After dinner and a rest I jump in a Grab car (Malaysia’s Uber), for a short trip along KL’s maze of motorways to Iron Fairies, a club that seems to be on everyone’s lips right now. The distinctive Butterfly Room has 50,000 butterflies hanging from the ceiling. The Illustrious Blacks from NYC are playing disco and house tonight, and the duo are as striking as the venue itself in masks dripping with slim metal chains, looking like cool superheros from another galaxy. They play a mixture of big and uplifting (yet never cheesy) disco anthems and re-edits occasionally mixed with more introspective house, while the flamboyantly dressed, diverse crowd lap up their every move. I have a mad, beautiful hour to dance to their set and find out who they are behind the masks. Manchild and Monster are partners as well as touring DJs - a New York DJ tag-team supreme. Monster is originally from Williamsburg, Virginia, and describes himself as “facilitator of good vibes” and an MC, while Manchild selects the tunes. What they tell me resonates with my own ethos.
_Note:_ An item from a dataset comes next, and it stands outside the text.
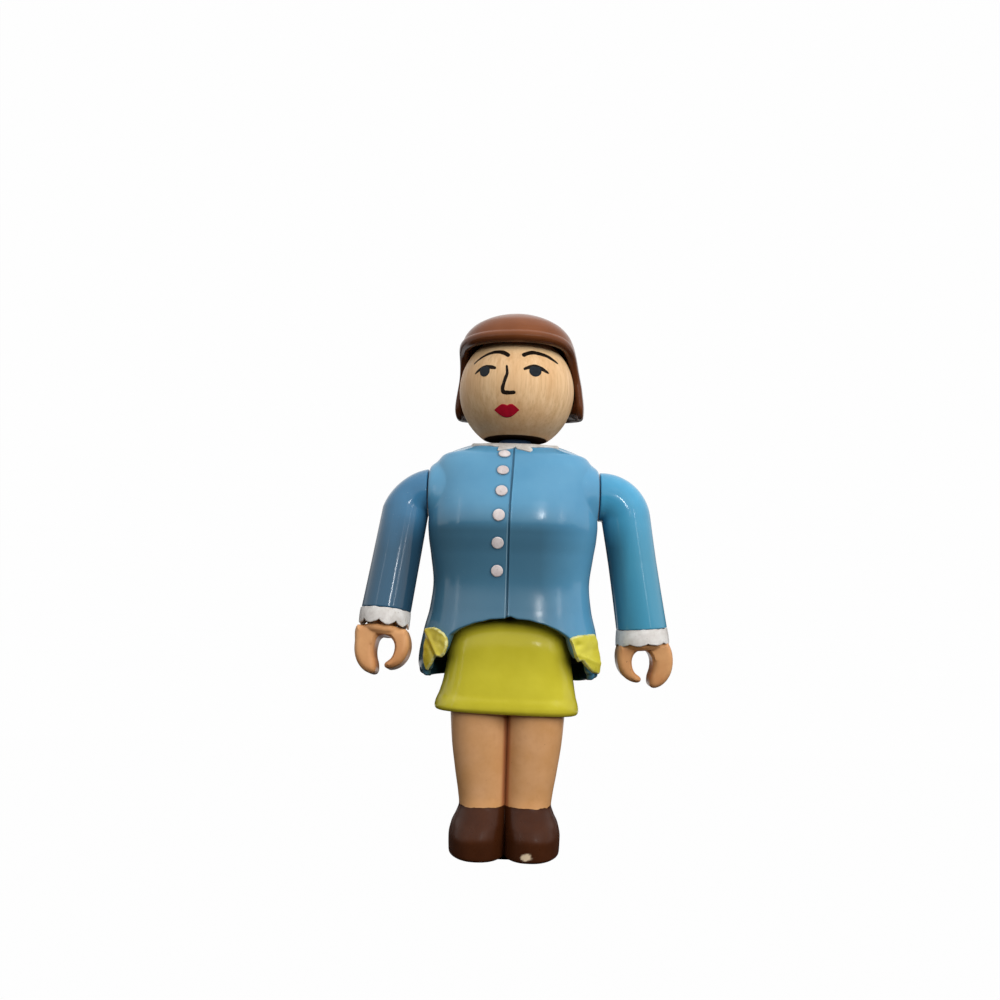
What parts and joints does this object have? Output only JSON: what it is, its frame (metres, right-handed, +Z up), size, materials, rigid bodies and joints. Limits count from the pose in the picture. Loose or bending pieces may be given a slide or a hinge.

They want to inspire people to “leave the TV and the politics behind and be transformed by the experience, leaving them feeling differently than when they came into the party, totally uplifted and united”.

A bit like three nights in Kuala Lumpur. Around the venue are multitudes of iron fairies sitting in various nooks and crannies, and when I leave I’ve got my own as little souvenir of this unique place. It’ll head home with me tomorrow. Back to London. And a proper sleep.